Musicologist Derek B. Scott credits Kingsley as one of the founders of the Christian Socialist Movement in the United Kingdom, noting that the line, "Men must work and women must weep," became a catchphrase. Also according to Scott, the line sung as a refrain after each stanza, "And the harbour bar be moaning," refers to, "the belief that it was a bad omen if the tide made a moaning sound as it receded over the sand bar that kept the harbour waters still." A performance by Scott using Hullah's musical arrangement is available online.

The song was quite popular during much of the Victorian era. In 1883, English painter Walter Langley created "For Men Must Work and Women Must Weep", a watercolour painting based on Kingsley's poem. The song (as arranged by Hullah) was frequently sung by popular vocalists such as Antoinette Sterling and Charlotte Sainton-Dolby, each of whom gave distinctly different interpretations. Sterling once explained: "Although I had never been to sea in a storm, and had never even seen fishermen, I somehow understood that song of 'The Three Fishers' by instinct. On reading the poem over for the first time no one could know from the opening that the men would necessarily be drowned. Therefore it was a story. But there is a natural tendency to anticipate an unhappy ending; hence it was customary to begin the song so mournfully that everybody realised from the very start what the end was going to be. Madame Sainton-Dolby, for instance, used to sing it sorrowfully from the first note to the last. I had never seen or known of anyone who was drowned, but that mysterious instinct was so strong that I could not foreshadow the finish. When, therefore, I started, I always made the first verse quite bright. I must believe it was the true way, since both the poet and composer endorsed my rendering of it." According to a text by Harold Simpson, when Sterling finished performing the song at her London debut, "there was a tumult of applause; people rose in their places and cheered, waving hats and handkerchiefs in their excitement."

==Recordings==
There have been a number of modern recordings of the song since the American folk music revival. At that time it was recorded by Richard Dyer-Bennet for his 1955 album, Dyer-Bennet, Volume 1, and later by Joan Baez for the 1963 album Joan Baez in Concert, Part 2. They each performed a version using Hullah's arrangement.

In the 1980s, Canadian folk singer Stan Rogers recorded a version with a musical arrangement by his brother, Garnet Rogers, for the album, For the Family; it was subsequently re-recorded by Stan's son Nathan on his 2004 album True Stories. Many more recent recordings closely follow the arrangement by Rogers, such as The Duhks on their Migrations album (2006), and The Once on their self-titled 2010 release, but each giving their own rendering.

The village museum in Clovelly, where Kingsley was inspired to write the poem, features a life-sized model of Kingsley sitting at a desk writing the poem.
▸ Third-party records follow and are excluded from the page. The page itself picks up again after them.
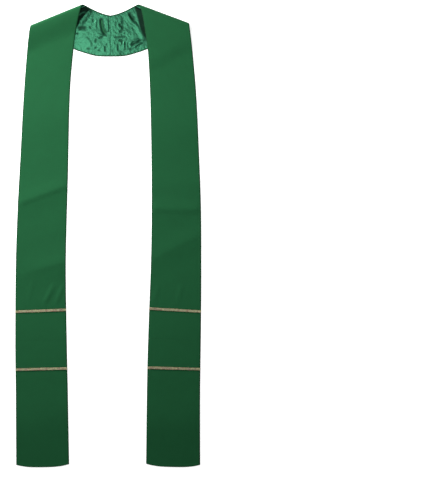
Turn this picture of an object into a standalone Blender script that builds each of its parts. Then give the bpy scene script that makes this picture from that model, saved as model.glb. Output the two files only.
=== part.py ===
"""A clerical stole laid flat, face up, with the back of its neck folded under the two fronts.

Each half is one long strip of face cloth over one of lining. It starts at the centre-back seam as half of the
yoke, lies face down there, rolls over at the shoulder and runs down to the hem as a front, face up. Gold braid
crosses each front twice, and a braid cross is sewn on the outside of the yoke, which is its underside here.

Lengths are millimetres until they reach Blender. +X is to the right of someone who looks down on the fronts,
+Y points at the neck, and Z = 0 is the surface that the stole lies on. In plan, a point of a half is given by
its distance out from the centre-back seam and its drop below the two neck points.
"""

import math
from bisect import bisect_right
from collections import namedtuple
from functools import partial

import bmesh
import bpy
from mathutils import Matrix, Vector

MM = 0.001

# Cloth walls
FACE_WALL = 1.2
LINING_WALL = 1.0
SEAM_GAP = 0.3
EDGE_ROUND = 1.6
LINING_DEPTH = SEAM_GAP + LINING_WALL
CLOTH_THICK = FACE_WALL + LINING_DEPTH

# Braid
BRAID_WIDE = 7.0
BRAID_THICK = 1.2
BRAID_CROWN = 0.35
BRAID_END_INSET = 0.6
# Rows of a braid across a front, as shares of its width from its middle
BRAID_ROWS = [-0.5, -0.3, 0.0, 0.3, 0.5]

# Outline of the fronts, each edge from its shoulder end to its hem corner
EdgeRow = namedtuple("EdgeRow", "drop out")
LEFT_INNER = [
    EdgeRow(0.0, 75.3),
    EdgeRow(20.0, 81.5),
    EdgeRow(69.0, 92.6),
    EdgeRow(123.0, 99.9),
    EdgeRow(236.0, 109.2),
    EdgeRow(463.0, 114.8),
    EdgeRow(690.0, 120.4),
    EdgeRow(841.0, 119.1),
    EdgeRow(1068.0, 114.6),
    EdgeRow(1241.0, 111.6),
]
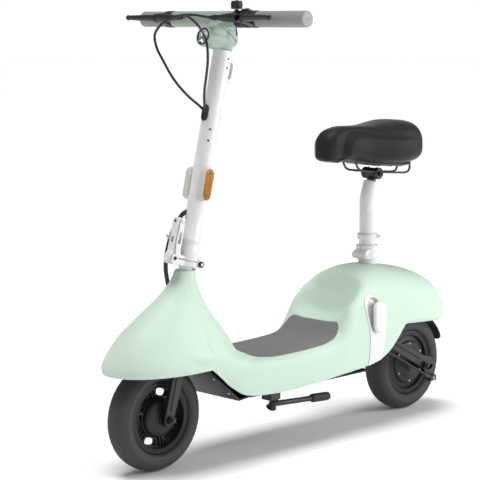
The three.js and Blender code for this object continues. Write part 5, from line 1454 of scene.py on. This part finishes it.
# The bar: black tube with grey rubber grips, a fixed one on the left and the throttle's shorter one on the
# right. The end of each grip is a paler plug. The grips are moulded with fine rings.
bar_half, grip_end = 276.0, 278.0
hang_steered("handlebar_tube", crossbar(*bar_at, 11.1, -bar_half, bar_half, 1.0, 56), "stem", black_coat,
             "handlebar")
grip_rubber = Finish("grip_rubber", "grey_rubber", "8a8b8d", 0.62)
grip_y = grip_rubber.axes()[1]
grip_rings = grip_y.ripple(2100.0)
grip_rubber.relief(grip_rings + grip_rubber.noise(1200.0) * 0.6, 0.00018)
grip_rubber.uneven(0.05, 70.0)
plug_rubber = Finish("plug_rubber", "grey_rubber", "949596", 0.55)
plug_rubber.grained(0.00006, 900.0)


def grip(inner):
    """A grip on the left end of the bar, from its inner end out."""
    turned = [(11.4, inner), (18.2, inner), (19, inner + 0.8), (19, inner + 5), (18.5, inner + 5.8),
              (18.5, inner + 7)]
    turned += [(19, inner + 7.8), (19, grip_end - 3), (18.5, grip_end - 1.4), (17.4, grip_end - 0.9),
               (11.4, grip_end - 0.9)]
    return spun(turned, (bar_at[0], 0, bar_at[1]), ACROSS, 80, True)


grip_plug = spun([(17.2, grip_end - 2.4), (17.2, grip_end - 0.6), (16.6, grip_end), (3.0, grip_end),
                  (2.2, grip_end - 0.7)], (bar_at[0], 0, bar_at[1]), ACROSS, 72)
hang_steered("left_grip_rubber", grip(122.8), "stem", grip_rubber, "left_grip")
hang_steered("left_grip_plug", grip_plug.copy(), "stem", plug_rubber)
hang_steered("throttle_rubber", mirrored(grip(192.8)), "throttle", grip_rubber, "throttle_grip")
hang_steered("throttle_plug", mirrored(grip_plug), "throttle", plug_rubber)

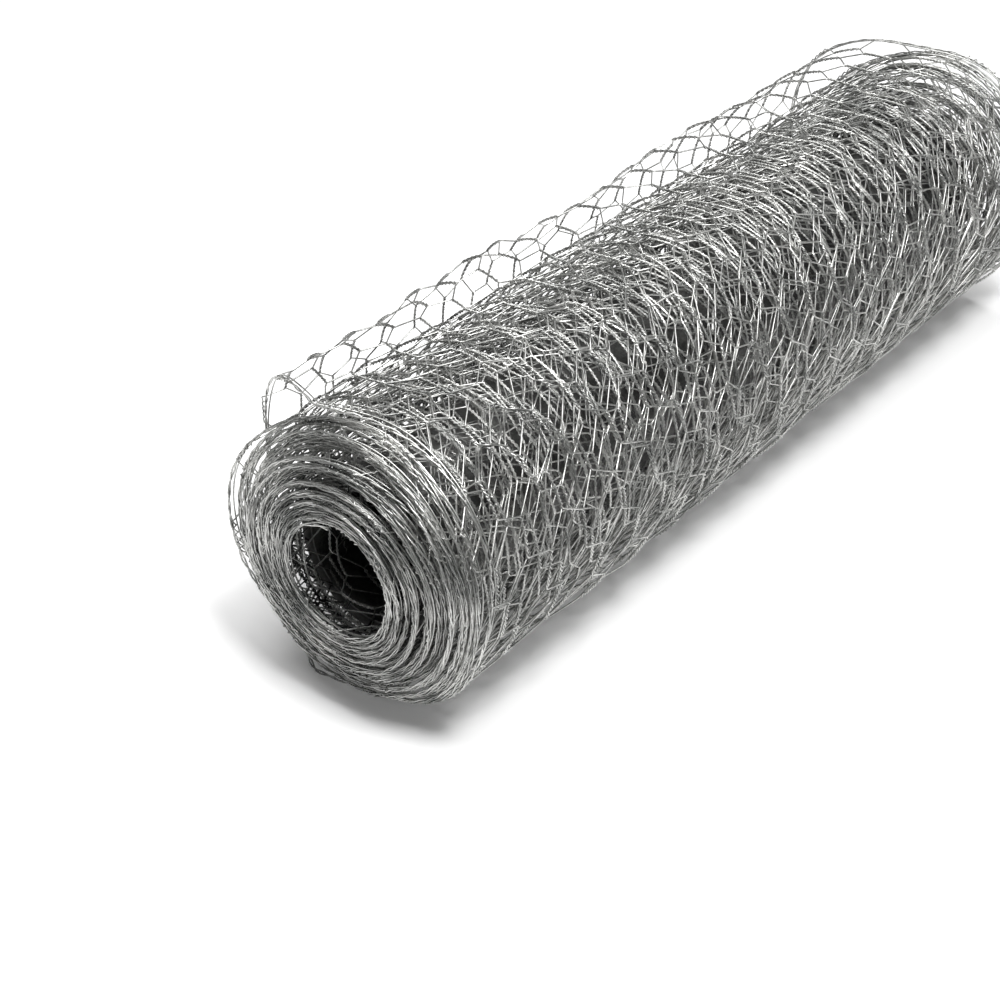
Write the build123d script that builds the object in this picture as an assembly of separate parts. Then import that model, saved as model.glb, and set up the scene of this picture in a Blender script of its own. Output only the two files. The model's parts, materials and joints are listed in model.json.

When visitors enter the room, a motion sensor triggers a voice recording of the poem, read by actor and village resident Joss Ackland.

==In Film==
- The Unchanging Sea (1910), a short film by D.W. Griffith, was inspired by the "Three Fishers" poem. The first stanza is used in the film itself.
- And Women Shall Weep - 1960
- The poem is recited by J. Edward Bromberg in the 1946 film Queen of the Amazons.
- Quoted by actress Ester Howard in the 1941 film "Sullivan's Travels."
- It was also used in Ralph Fiennes's film The Invisible Woman (2013), about Charles Dickens and his mistress Ellen Ternan.